ARISTAENETUS, Greek epistolographer, flourished in the 5th or 6th century A.D. He was formerly identified with Aristaenetus of Nicaea (the friend of Symmachus), who perished in an earthquake at Nicomedia, A.D. 358, but internal evidence points to a much later date. Under his name two books of love stories, in the form of letters, are extant; the subjects are borrowed from the erotic elegies of such Alexandrian writers as Callimachus, and the language is a patchwork of phrases from Plato, Lucian, Alciphron and others. The stories are feeble and insipid, and full of strange and improbable incidents.

Text: Boissonade (1822); Hercher, Epistolographi Graeci (1873). English translations: Boyer (1701); Thomas Brown (1715); R.B. Sheridan and Halked (1771 and later).


ARISTAEUS, a divinity whose worship was widely spread throughout ancient Greece, but concerning whom the myths are somewhat obscure. The account most generally received connects him specially with Thessaly. Apollo carried off from Mount Pelion the nymph Cyrene, daughter or granddaughter of the river-god Peneus, and conveyed her to Libya, where she gave birth to Aristaeus. From this circumstance the town of Cyrene took its name. The child was at first handed over to the care of the Hours, or the nymph Melissa and the centaur Cheiron. He afterwards left Libya and went to Thebes, where he received instruction from the Muses in the arts of healing and prophecy, and married Autonoe, daughter of Cadmus, by whom he had several children, among others, the unfortunate Actaeon. He is said to have visited Ceos, where, by erecting a temple to Zeus Icmaeus (the giver of moisture), he freed the inhabitants from a terrible drought. The islanders worshipped him, and occasionally identified him with Zeus, calling him Zeus Aristaeus. After travelling through many of the Aegean islands, through Sicily, Sardinia and Magna Graecia, everywhere conferring benefits and receiving divine honours, Aristaeus reached Thrace, where he was initiated into the mysteries of Dionysus, and finally disappeared near Mount Haemus. While in Thrace he is said to have caused the death of Eurydice, who was bitten by a snake while fleeing from him. Aristaeus was essentially a benevolent deity; he was worshipped as the first who introduced the cultivation of bees (Virgil, Georg. iv. 315-558), and of the vine and olive; he was the protector of herdsmen and hunters; he warded off the evil effects of the dog-star; he possessed the arts of healing and prophecy. He was often identified with Zeus, Apollo and Dionysus. In ancient sculptures and coins he is represented as a young man, habited like a shepherd, and sometimes carrying a sheep on his shoulders. Coins of Ceos exhibit the head of Aristaeus and Sirius in the form of a dog crowned with rays.
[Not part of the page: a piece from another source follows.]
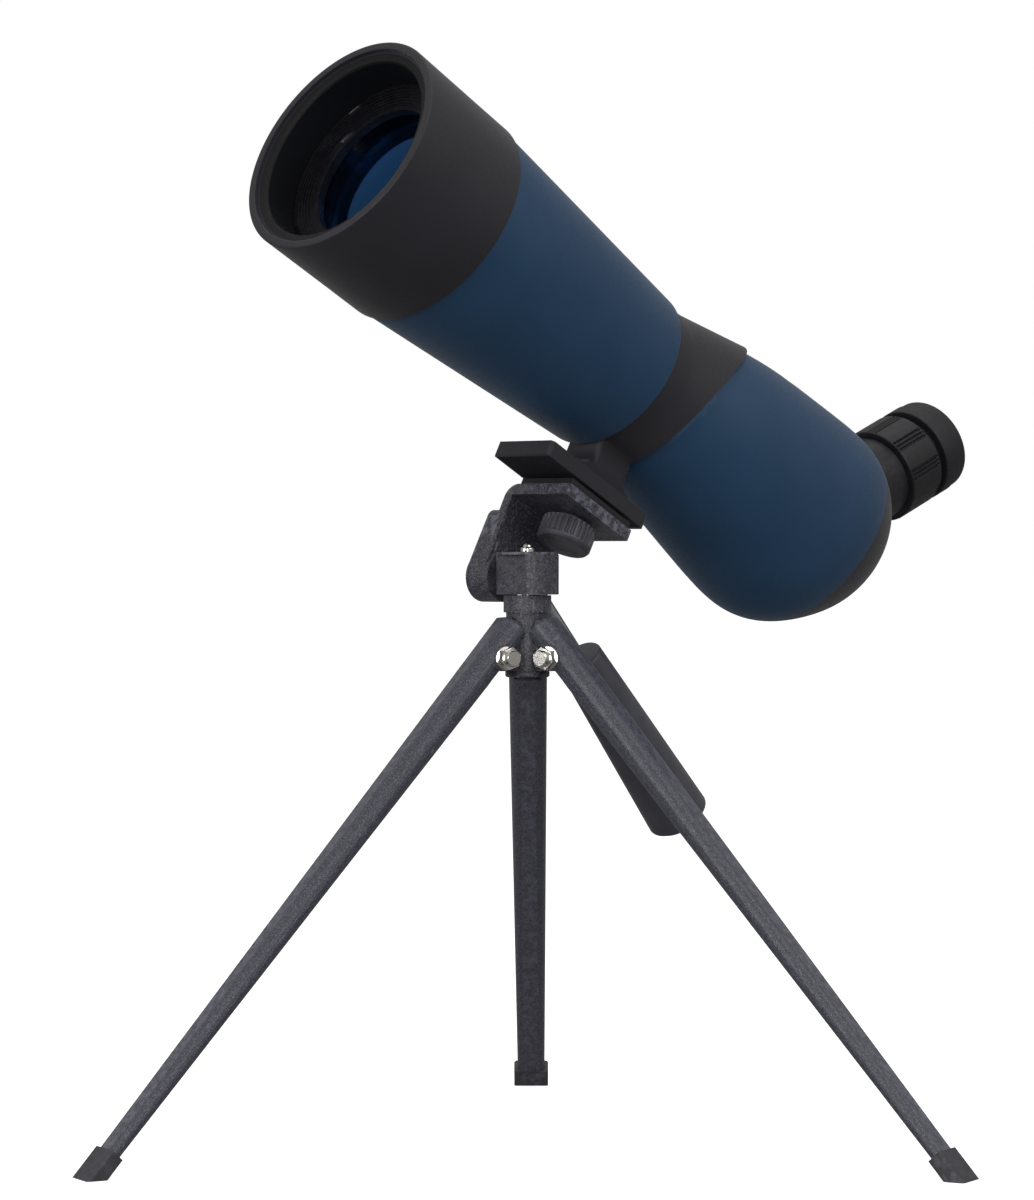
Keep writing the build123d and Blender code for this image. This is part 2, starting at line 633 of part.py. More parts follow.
def build_collar():
    flare_start, flare_end = COLLAR_FLARE
    front = BARREL_END
    outside = turned_y(
        [
            (0, front),
            (COLLAR_R[0], front),
            (COLLAR_R[0], flare_start - 3),
            (COLLAR_R[0] + 0.25, flare_start),
            (collar_outside(flare_end + 10), flare_end + 10),
            (0, flare_end + 10),
        ]
    )
    inside = turned_y(
        [
            (0, front - 5),
            (SPIGOT_R, front - 5),
            (SPIGOT_R, front + SPIGOT_LONG + 0.5),
            (collar_outside(front + SPIGOT_LONG + 0.5) - COLLAR_WALL, front + SPIGOT_LONG + 0.5),
            (collar_outside(flare_end + 20) - COLLAR_WALL, flare_end + 20),
            (0, flare_end + 20),
        ]
    )
    collar = outside - behind_collar(0)
    low = SHOE_TOP - SHOE_T
    shoe = block((-SHOE_HALF, SHOE_HALF), SHOE_STATION, (low, SHOE_TOP))
    shoe = chamfer(shoe.edges().filter_by(Axis.Z), 1.2)
    shoe = fillet(shoe.edges().group_by(Axis.Z)[-1], 0.5)
    sections = []
    for i in range(STEM_STEPS + 1):
        height = i / STEM_STEPS * STEM_FLARE_H
        out = (1 - i / STEM_STEPS) ** 2
        x = STEM_HALF + STEM_FLARE[2] * out
        near = STEM_STATION[0] - STEM_FLARE[0] * out
        far = STEM_STATION[1] + STEM_FLARE[1] * out
        place = Pos(0, (near + far) / 2, SHOE_TOP + height)
        sections.append(place * RectangleRounded(2 * x, far - near, STEM_ROUND))
    stem = loft(sections)
    upper = Pos(0, sum(STEM_STATION) / 2, SHOE_TOP + STEM_FLARE_H)
    neck = RectangleRounded(2 * STEM_HALF, STEM_STATION[1] - STEM_STATION[0], STEM_ROUND)
    stem += extrude(upper * neck, STEM_FLARE_H)
    collar += shoe
    collar += stem - (housing_solid(0) & behind_collar(0))
    collar -= inside
    insert_station = RIM_FORWARD + KNOB_Y
    insert_r = SCREW_R + RUNNING + INSERT_WALL
    low_pad = low + SHOE_PAD_T
    collar -= Pos(0, insert_station, 0) * rod(insert_r, low - 1, SHOE_TOP + 0.6)
    across = (PAD_INSET - SHOE_HALF, SHOE_HALF - PAD_INSET)
    along = (SHOE_STATION[0] + 2 * PAD_INSET, SHOE_STATION[1] - 2 * PAD_INSET)
    recess = block(across, along, (low, low_pad))
    collar -= recess
    pieces["collar"] = scope_frame * collar
    screw_hole = Pos(0, insert_station, 0) * rod(SCREW_HOLE_R, low - 1, low_pad + 1)
    pieces["shoe_pad"] = scope_frame * (recess - screw_hole)
    insert = ring(insert_r, SCREW_R + RUNNING, low_pad, SHOE_TOP + 0.6)
    insert += rod(insert_r, SHOE_TOP - 0.2, SHOE_TOP + 0.6)
    pieces["screw_insert"] = scope_frame * Pos(0, insert_station, 0) * insert


# the housing's section at each station: station, half width, top, bottom
HOUSING_SECTIONS = (
    (165.0, 29.2, 29.2, -29.2),
    (178.0, 31.8, 31.8, -31.8),
    (190.7, 34.3, 34.3, -34.3),
    (205.0, 35.8, 36.6, -37.2),
    (222.0, 36.2, 38.2, -40.8),
    (238.0, 36.2, 39.1, -44.0),
    (252.0, 35.8, 39.8, -45.0),
    (262.0, 34.6, 39.9, -42.6),
    (270.5, 32.3, 39.0, -38.2),
    (278.5, 28.7, 36.6, -32.5),
    (286.0, 24.0, 32.4, -25.8),
    (292.0, 18.4, 26.6, -18.3),
    (296.5, 12.2, 19.4, -10.4),
    (299.2, 5.6, 11.6, -2.8),
)


def housing_solid(wall):
    """The smooth prism housing with no openings, less a wall all round."""
    sections = []
    for station, half, top, bottom in HOUSING_SECTIONS:
        if wall and station > HOUSING_SECTIONS[-1][0] - 2 * wall:
            continue
        middle = (0, station - wall * 0.4, (top + bottom) / 2)
        place = Plane(origin=middle, x_dir=(1, 0, 0), z_dir=(0, 1, 0))
        sections.append(place * Ellipse(half - wall, (top - bottom) / 2 - wall))
    body = loft(sections)
    return body - eye_plane.location * block((-90, 90), (-90, 90), (-FACE_BELOW - wall, 90))


def build_rear():
    outer = housing_solid(0)
    inner = housing_solid(HOUSING_WALL)
    shell = outer - inner
    tail = behind(SEAM_REAR, SEAM_REAR_TILT)
    head = behind_collar(0)

    def inside(station):
        return collar_outside(station) - COLLAR_WALL - 2 * RUNNING

    spigot = turned_y(
        [
            (inside(160) - HOUSING_WALL, 160),
            (inside(160), 160),
            (inside(200), 200),
            (inside(200) - HOUSING_WALL, 200),
        ]
    )
    spigot = (spigot & behind_collar(-SEAM_LAP[0])) - behind_collar(SEAM_LAP[1])
    housing = (shell & head) - tail
    housing += spigot
    lip = inner - housing_solid(HOUSING_WALL + 1.4)
    lip = (lip & behind(SEAM_REAR - 4, SEAM_REAR_TILT)) - behind(SEAM_REAR + 1, SEAM_REAR_TILT)
    cover = shell & tail
    cover += lip
    boss = eye_plane.location * Pos(FOCUS_X, 0, -FACE_BELOW) * rod(FOCUS_BOSS_R, -26, FOCUS_BOSS_H)
    cover += (boss & tail) - inner
    holes = rod(EYE_TUBE_R, -FACE_BELOW - 8, 0)
    holes += Pos(FOCUS_X, 0, -FACE_BELOW) * rod(FOCUS_SHAFT_R + RUNNING, -FOCUS_SHAFT_DEEP, 10)
    holes = eye_plane.location * holes
    pieces["rear_cover"] = scope_frame * (cover - holes)
    pieces["rear_housing"] = scope_frame * (housing - holes)


def lens_disc(radius, low, high, bulge):
    """A lens about Z with a bulge on its upper face."""
    curve = sphere_radius(radius, bulge)
    return rod(radius, low, high) & (Pos(0, 0, high - curve) * Sphere(curve))


def build_eyepiece():
    tube = turned_z(
        [
            (EYE_BORE_R, TUBE_LOW),
            (EYE_TUBE_R, TUBE_LOW),
            (EYE_TUBE_R, -GAP),
            (EYE_CORE_R, -GAP),
            (EYE_CORE_R, ZOOM_LONG + GAP),
            (EYE_BORE_R, ZOOM_LONG + GAP),
        ]
    )
    pieces["eyepiece_tube"] = eye_frame * tube
    head_low = ZOOM_LONG + GAP
    cell_r = EYE_LENS_R + 0.1
    pieces["eyepiece_head"] = eye_frame * turned_z(
        [
            (cell_r, head_low),
            (NECK_EYE_R, head_low),
            (NECK_EYE_R, CUP_START),
            (EYE_CORE_R, CUP_START),
            (EYE_CORE_R, EYE_LENS_TOP + 1.2),
            (cell_r - 0.9, EYE_LENS_TOP + 1.2),
            (cell_r - 0.9, EYE_LENS_TOP - 0.1),
            (cell_r, EYE_LENS_TOP - 1.2),
        ]
    )
    eye_lens = lens_disc(EYE_LENS_R, EYE_LENS_TOP - EYE_LENS_T, EYE_LENS_TOP, EYE_LENS_BULGE)
    pieces["eye_lens"] = eye_frame * eye_lens
    pieces["field_stop"] = eye_frame * ring(EYE_BORE_R, FIELD_R, -FIELD_LENS[0] + 0.5, -FIELD_LENS[0] + 1.5)
    pieces["field_lens"] = eye_frame * Rot(180, 0, 0) * lens_disc(EYE_BORE_R, *FIELD_LENS, ZOOM_LENS_BULGE)
    step = CUP_START + 0.4 * (CUP_END - CUP_START)
    pieces["eyecup"] = eye_frame * turned_z(
        [
            (EYE_CORE_R, CUP_START),
            (CUP_R - 0.5, CUP_START),
            (CUP_R, CUP_START + 0.5),
            (CUP_R, step),
            (CUP_R - 0.35, step + 0.35),
            (CUP_R - 0.35, CUP_END - 1.1),
            (CUP_R - 1.3, CUP_END),
            (CUP_RECESS_R + 0.8, CUP_END),
            (CUP_RECESS_R, CUP_END - 1.0),
            (CUP_RECESS_R, EYE_LENS_TOP + 1.4),
            (EYE_CORE_R, EYE_LENS_TOP + 1.2),
        ]
    )
    zoom = ring(ZOOM_R, EYE_CORE_R + GAP, 0, ZOOM_LONG)
    groove = Pos(ZOOM_R, 0, ZOOM_LONG / 2) * Box(2 * GROOVE_DEEP, GROOVE_WIDE, ZOOM_LONG - 4 * GROOVE_DEEP)
    for i in range(ZOOM_PANELS):
        for k in (-1, 0, 1):
            zoom -= Rot(0, 0, 360 / ZOOM_PANELS * i + ZOOM_GROOVE_PITCH * k) * groove
    pieces["zoom_ring"] = eye_frame * zoom
    cell_out = EYE_BORE_R - GAP
    pieces["zoom_cell"] = eye_frame * ring(cell_out, ZOOM_LENS_R, *ZOOM_CELL)
    zoom_lens = lens_disc(ZOOM_LENS_R, ZOOM_CELL[0] + 1, ZOOM_CELL[1] - 1.5, ZOOM_LENS_BULGE)
    pieces["zoom_lens"] = eye_frame * zoom_lens


def build_focus():
    low = FOCUS_BOSS_H + GAP
    middle = low + FOCUS_KNOB_H / 2
    knob = knurled(FOCUS_KNOB_R, low, low + FOCUS_KNOB_H, FOCUS_KNOB_RIDGES)
    pieces["focus_knob"] = focus_frame * (knob - rod(FOCUS_SHAFT_R, 0, middle))
    pieces["focus_screw"] = focus_frame * rod(FOCUS_SHAFT_R, -FOCUS_SHAFT_DEEP, middle)
    pieces["focus_carriage"] = focus_frame * make_carriage()
    seat = CARRIAGE[0] + SHELF_T
    tip = seat + PRISM_H
    deep = PRISM_HALF_DEEP
    prism = Plane.YZ * outline([(-deep, seat), (deep, seat), (deep, tip - deep), (0, tip)])
    pieces["focus_prism"] = focus_frame * Pos(-FOCUS_X - PRISM_HALF, 0, 0) * extrude(prism, 2 * PRISM_HALF)


def make_carriage():
    """A nut on the focus screw, with an arm to the shelf that carries the moving prism."""
    low, high = CARRIAGE
    deep = (-PRISM_HALF_DEEP, PRISM_HALF_DEEP)
    carriage = rod(NUT_R, low, high)
    carriage += block((0, -FOCUS_X - PRISM_HALF - 1), deep, (low, high))
    carriage -= rod(FOCUS_SHAFT_R + RUNNING, low - 1, high + 1)
    shelf = (-FOCUS_X - PRISM_HALF - 3, -FOCUS_X + PRISM_HALF + 1)
    return carriage + block(shelf, deep, (low, low + SHELF_T))


def build_prism_bracket():
    """The fixed prism hangs between two cheeks of a ring that sits in the tube's lower end."""
    top = TUBE_LOW - 1.5
    bracket = ring(EYE_BORE_R, ROOF_HALF, top, TUBE_LOW + 2)
    for side in (-1, 1):
        cheek = sorted((side * PRISM_HALF, side * (PRISM_HALF + CHEEK_T)))
        bracket += block(cheek, (-ROOF_HALF, ROOF_HALF), (BRACKET_LOW, top))
    pieces["prism_bracket"] = eye_frame * bracket
    half = ROOF_HALF - 0.5
    shoulder = BRACKET_LOW + ROOF_HALF / 2
    roof = Plane.YZ * outline(
        [(-half, top - 1), (half, top - 1), (half, shoulder), (0, BRACKET_LOW), (-half, shoulder)]
    )
    pieces["roof_prism"] = eye_frame * Pos(-PRISM_HALF, 0, 0) * extrude(roof, 2 * PRISM_HALF)


def bounds(shapes):
    boxes = [shape.bounding_box() for shape in shapes]
    low = [min(getattr(b.min, axis) for b in boxes) for axis in "XYZ"]
    high = [max(getattr(b.max, axis) for b in boxes) for axis in "XYZ"]
    return low, high


build_tripod()
build_head()
build_bracket()
build_front()
build_collar()
build_rear()
build_eyepiece()
build_focus()
build_prism_bracket()

low, high = bounds(pieces.values())
row_shift = Pos(-(low[0] + high[0]) / 2, -(low[1] + high[1]) / 2, -low[2])

os.makedirs("parts", exist_ok=True)
for name, shape in pieces.items():
    export_step(row_shift * shape, "parts/" + name + ".step")
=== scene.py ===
import math
import json
import bpy
import bmesh
from mathutils import Matrix, Vector


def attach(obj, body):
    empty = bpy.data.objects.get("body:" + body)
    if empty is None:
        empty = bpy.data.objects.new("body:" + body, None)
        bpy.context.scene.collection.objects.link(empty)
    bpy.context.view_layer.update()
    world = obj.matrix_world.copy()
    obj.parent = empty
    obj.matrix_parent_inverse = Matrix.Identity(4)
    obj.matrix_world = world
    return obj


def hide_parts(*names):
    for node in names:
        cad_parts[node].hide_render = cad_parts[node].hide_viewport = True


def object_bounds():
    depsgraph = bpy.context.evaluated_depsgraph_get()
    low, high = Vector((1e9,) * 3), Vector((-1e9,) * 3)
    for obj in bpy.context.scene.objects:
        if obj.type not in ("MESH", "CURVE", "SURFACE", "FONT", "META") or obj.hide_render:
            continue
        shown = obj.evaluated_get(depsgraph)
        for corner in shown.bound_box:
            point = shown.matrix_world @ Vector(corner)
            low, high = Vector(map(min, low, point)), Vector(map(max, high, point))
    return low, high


# The looks of a spotting telescope on a table tripod. Metres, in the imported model's frame: +Z up, the
# telescope points to -Y and up, +X is its left.
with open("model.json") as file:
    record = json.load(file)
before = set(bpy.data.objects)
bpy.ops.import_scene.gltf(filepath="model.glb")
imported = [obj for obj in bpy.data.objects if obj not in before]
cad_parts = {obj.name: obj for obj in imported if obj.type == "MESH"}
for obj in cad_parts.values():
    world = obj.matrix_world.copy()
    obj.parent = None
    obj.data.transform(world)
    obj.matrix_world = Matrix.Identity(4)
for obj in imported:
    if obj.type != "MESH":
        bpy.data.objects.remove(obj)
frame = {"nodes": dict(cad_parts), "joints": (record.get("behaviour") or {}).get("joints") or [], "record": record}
cad_low, cad_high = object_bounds()

MM = 0.001
joints = {joint["name"]: joint for joint in frame["joints"]}
mounts = {mount["name"]: mount for mount in frame["record"]["mounts"]}
nodes = frame["nodes"]


# ---------------------------------------------------------------- places, all worked out from the frame
def placed(origin, along, side=(1, 0, 0)):
    """A placement whose Z runs along a direction, with X as near as it can be to a side."""
    z = Vector(along).normalized()
    x = (Vector(side) - z * z.dot(Vector(side))).normalized()
    turn = Matrix((x, z.cross(x), z)).transposed().to_4x4()
    return Matrix.Translation(origin) @ turn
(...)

Pindar, Pythia, ix. 5-65; Apollonius Rhodius, schol. on ii. 498, 500; Diodorus, iv. 81.


ARISTAGORAS (d. 497 B.C.), brother-in-law and cousin of Histiaeus, tyrant of Miletus. While Histiaeus was practically a prisoner at the court of Darius, he acted as regent in Miletus. In 500 B.C. he persuaded the Persians to join him in an attack upon Naxos, but he quarrelled with Megabates, the Persian commander, who warned the inhabitants of the island, and the expedition failed. Finding himself the object of Persian suspicion, Aristagoras, instigated by a message from Histiaeus, raised the standard of revolt in Miletus, though it seems likely that this step had been under consideration for some time (see [Ionia]). After the complete failure of the Ionian revolt he emigrated to Myrcinus in Thrace. Here he fell in battle (497), while attacking Ennea Hodoi (afterwards Amphipolis) on the Strymon, which belonged to the Edonians, a Thracian tribe. The aid given to him by Athens and Eretria, and the burning of Sardis, were the immediate cause of the invasion of Greece by Darius.

See Herodotus v. 30-51, 97-126; Thucydides iv. 102; Diodorus xii. 68; for a more favourable view see G.B. Grundy, Great Persian War (London, 1901).